# How about something like the AW soft start, but with a normal switch and one stage?



## GarageBoy (Mar 1, 2010)

That'd be ideal for me, if it can be done


----------



## GarageBoy (Mar 1, 2010)

Or atleast, where can I get that cool Aluminum tower


----------



## knightrider (Mar 1, 2010)

The AW softstart I have is nice. I know it's a 3 level... but whatever setting you turn it off in, it remembers and comes on at that setting. For max brightness turn off while light is on high and it will come back on at high. Not quite a single stage soft, but almost.


----------



## Hack On Wheels (Mar 1, 2010)

Another option would be:

-Kiu Socket/Tower kit
-NTC setup in the tailcap (soft-start)

...but depending on your bulb & battery setup you might still kill the stock switch.


----------



## GarageBoy (Mar 1, 2010)

knightrider said:


> The AW softstart I have is nice. I know it's a 3 level... but whatever setting you turn it off in, it remembers and comes on at that setting. For max brightness turn off while light is on high and it will come back on at high.

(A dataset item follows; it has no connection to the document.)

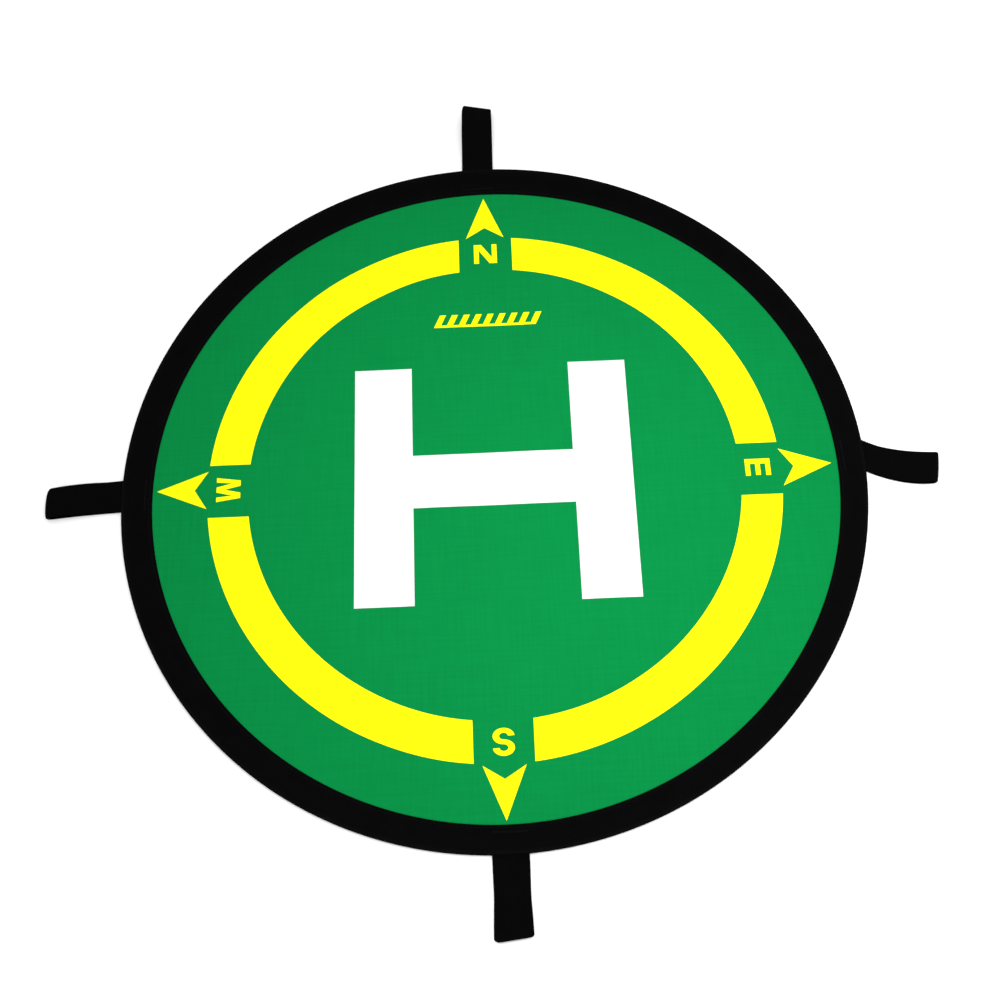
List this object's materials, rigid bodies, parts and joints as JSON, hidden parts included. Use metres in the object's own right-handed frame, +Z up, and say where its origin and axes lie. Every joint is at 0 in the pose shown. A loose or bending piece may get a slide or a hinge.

Not quite a single stage soft, but almost.



I'm more weary of the push button than the three stage


----------



## mrartillery (Mar 1, 2010)

Sounds like your talking about the MOSFET mod


----------



## Hack On Wheels (Mar 1, 2010)

mrartillery said:


> Sounds like your talking about the MOSFET mod



MOSFET protects the stock switch from arcing/fusing/frying but I don't believe it should really be used for soft-starting a powerful hotwire. The NTC mod will cover the soft-starting function.


----------



## The Dane (Mar 2, 2010)

Here's a softstart i use for 623's and others:


----------



## JimmyM (Mar 15, 2010)

The Dane said:


> Here's a softstart i use for 623's and others:


That thing doesn't overheat when you use it? How often can you switch it on/off?
How long does the gate take to get to 10V?


----------



## KiwiMark (Mar 17, 2010)

GarageBoy said:


> That'd be ideal for me, if it can be done



I'd recommend the AW soft start. Sure it is a 3 stage, but that has its uses and you can pretty much just leave it on high as knightrider said. You can also use the lower stages to knock off some voltage from a freshly charged set of batteries if you are running a bulb a bit close to the limit.

Have you used an AW soft start switch? They really are nicely made and high quality.


----------



## JimmyM (Mar 17, 2010)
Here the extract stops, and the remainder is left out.